If that had upset Brazil, then Klose’s record-breaking moment would leave the host’s hysterical. Germany had beaten Algeria and France to set up a semi-final showdown with the South Americans, but Brazil’s hopes of a home World Cup success were shattered as the Germans inflicted a brutal beating in Belo Horizonte.

Thomas Muller handed Germany an early lead, before Klose’s historic goal sparked a period that would shock the world. The veteran forward fired home at the second attempt, after Julio Cesar had parried his initial effort back into his path, with Klose making no mistake second time around to score his 16th World Cup goal.

No sooner had Klose celebrated his special moment, Germany had a third, a fourth, and a fifth. Toni Kroos’ brace – scored within 179 seconds – and Sami Khedira put Germany 5-0 up inside 29 minutes. Andre Schurrle came off the bench to score twice in the second half, as Brazil’s first competitive home defeat in 39 years saw them thrashed 7-1. In front of an expectant home crowd and on football’s biggest stage, it was an embarrassment beyond measure.

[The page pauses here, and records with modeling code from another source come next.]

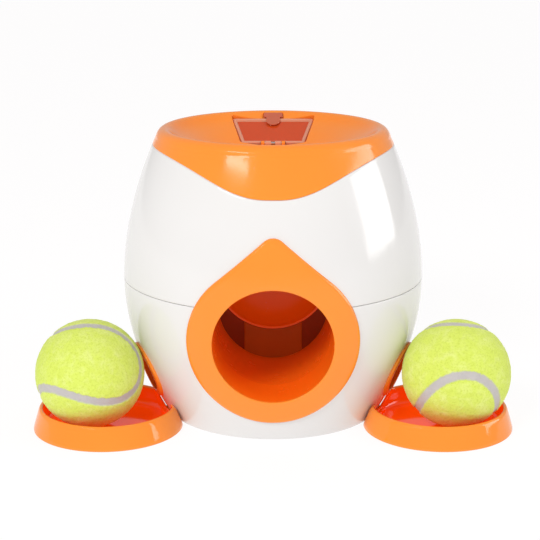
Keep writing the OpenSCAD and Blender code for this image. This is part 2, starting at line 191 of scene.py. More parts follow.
def bevel(ob, width, segments=3, angle=40):
    tidy(ob, 30)
    m = ob.modifiers.new("round", "BEVEL")
    m.width, m.segments, m.limit_method, m.angle_limit = width*MM, segments, "ANGLE", math.radians(angle)
    m.harden_normals = False
    m.use_clamp_overlap = True
    bpy.context.view_layer.update()
    me = bpy.data.meshes.new_from_object(ob.evaluated_get(bpy.context.evaluated_depsgraph_get()))
    old = ob.data
    ob.modifiers.clear()
    ob.data = me
    bpy.data.meshes.remove(old)
    return ob


def join(a, b):
    """Adds b's mesh to a."""
    bm = bmesh.new()
    bm.from_mesh(a.data)
    bm.from_mesh(b.data)
    bm.to_mesh(a.data)
    bm.free()
    drop(b)
    return a


def mirrored(ob, name):
    """A copy mirrored in X, faces turned back outward."""
    me = ob.data.copy()
    me.name = name
    me.transform(Matrix.Diagonal((-1, 1, 1, 1)))
    me.flip_normals()
    o = bpy.data.objects.new(name, me)
    bpy.context.scene.collection.objects.link(o)
    return o


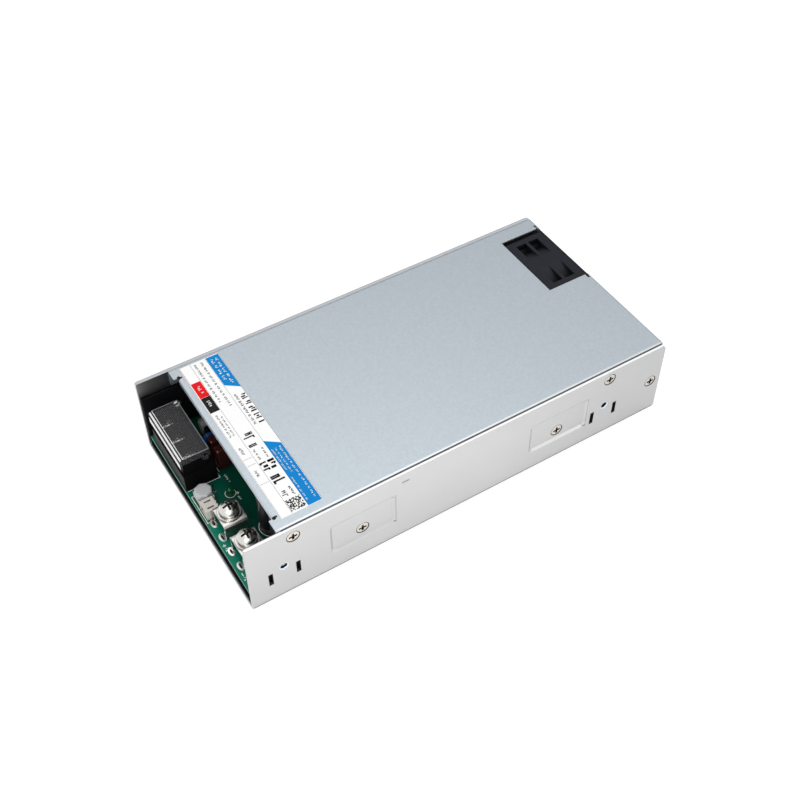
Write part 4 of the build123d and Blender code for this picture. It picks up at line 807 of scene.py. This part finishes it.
def make_surround():
    """A white background, with even light and a darker far side in reflections."""
    world = bpy.data.worlds.new("studio")
    bpy.context.scene.world = world
    world.use_nodes = True
    nodes, links = world.node_tree.nodes, world.node_tree.links
    away = nodes.new("ShaderNodeVectorMath")
    away.operation = "DOT_PRODUCT"
    away.inputs[1].default_value = FAR_WAY
    links.new(nodes.new("ShaderNodeTexCoord").outputs["Generated"], away.inputs[0])
    fall = ramp(nodes, links, away.outputs["Value"], FAR_START, FAR_END)
    sky = mix_colour(nodes, links, fall, grey(1.0), FAR_SKY)
    ambient = fixed_colour(nodes, grey(AMBIENT))
    glossy = ray_share(nodes, links, "Is Glossy Ray", "Is Transmission Ray")
    lit = mix_colour(nodes, links, glossy, ambient, sky)
    camera = ray_share(nodes, links, "Is Camera Ray")
    seen = mix_colour(nodes, links, camera, lit, fixed_colour(nodes, grey(1.0)))
    links.new(seen, nodes["Background"].inputs["Color"])


def make_floor():
    """A pale floor that keeps the shadow, with a glow of its own to the eye and in reflections, where painted
    shadow makes the glow darker towards the rear and towards the foot of the near wall.
    """
    corners = [(u, y, FLOOR_LEVEL) for u, y in bar(-FLOOR_HALF, FLOOR_HALF, -FLOOR_HALF, FLOOR_HALF)]
    paint = bpy.data.materials.new("floor_white")
    floor = mesh_piece("floor", corners, [(0, 1, 2, 3)], [paint])
    paint.use_nodes = True
    nodes, links = paint.node_tree.nodes, paint.node_tree.links
    shader = nodes["Principled BSDF"]
    shader.inputs["Roughness"].default_value = FLOOR_ROUGH
    shader.inputs["Emission Color"].default_value = grey(1.0)
    camera = ray_share(nodes, links, "Is Camera Ray", "Is Transmission Ray")
    glow = combine(nodes, links, "MULTIPLY", camera, FLOOR_GLOW)
    fall = ramp(nodes, links, place_along(nodes, links, "X"), *GLOW_FALL, REFLECTED_GLOW, REAR_SHADE_GLOW)
    foot = ramp(nodes, links, place_along(nodes, links, "Y"), *FOOT_FALL, 1.0, FOOT_SHADOW_GLOW)
    shadowed_glow = combine(nodes, links, "MULTIPLY", fall, foot)
    glossy = ray_share(nodes, links, "Is Glossy Ray")
    reflected = combine(nodes, links, "MULTIPLY", glossy, shadowed_glow)
    total = combine(nodes, links, "MAXIMUM", glow, reflected)
    links.new(total, shader.inputs["Emission Strength"])
    seen = mix_colour(nodes, links, camera, grey(FLOOR_PALE), grey(FLOOR_SHADE))
    links.new(seen, shader.inputs["Base Color"])


def make_lamps():
    """Soft square lamps that look at the middle of the part."""
    for name, place, size, power in LAMPS:
        light = bpy.data.lights.new(name, "AREA")
        light.size = size
        light.energy = power
        lamp = bpy.data.objects.new(name, light)
        lamp.location = place
        lamp.rotation_euler = Vector(place).to_track_quat("Z", "Y").to_euler()
        bpy.context.scene.collection.objects.link(lamp)


put_finishes()
make_label_print()
make_board_print()
make_wall_details()
make_edge_light_and_shade()
make_relief_shadows()
make_guard_sheen()
make_fan_shade()
make_recess_shade()
make_camera()
make_surround()
make_floor()
make_lamps()
bpy.context.scene.view_settings.view_transform = "Standard"
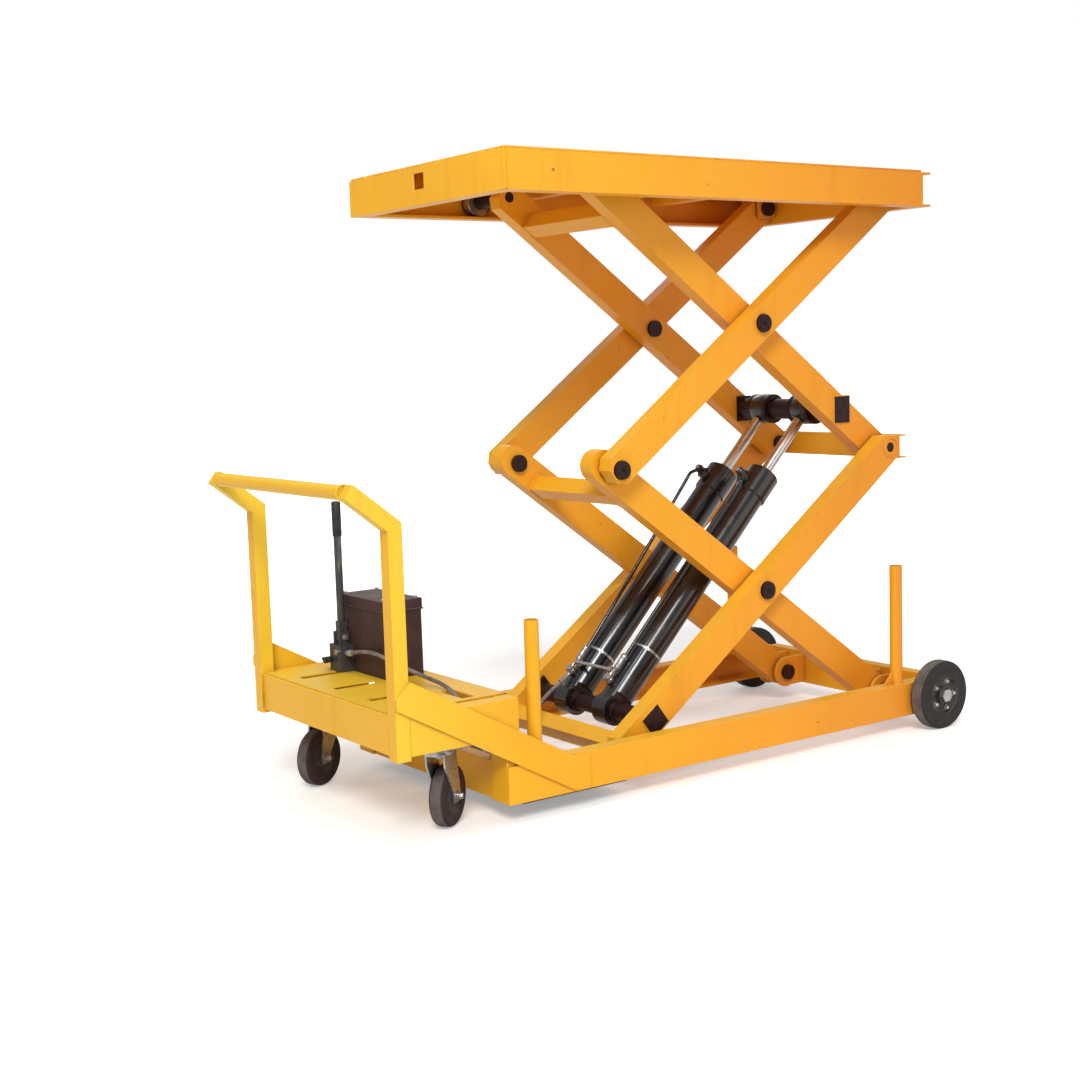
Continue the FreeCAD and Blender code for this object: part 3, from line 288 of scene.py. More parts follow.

The final against Argentina proved a rather less spectacular affair, in a cagey contest at the Maracana. Mario Gotze – on as a late substitute to replace Klose in normal time – scored a stunning extra-time winner to crown Germany champions.

For Klose, it was his final appearance in a Germany shirt as the master poacher called time on his international career, a month after the celebrations in Rio de Janeiro.

It brought an end to a career in which Klose rarely commanded universal appreciation at club level, but in a German shirt and when the lights were brightest, he was devastatingly decisive.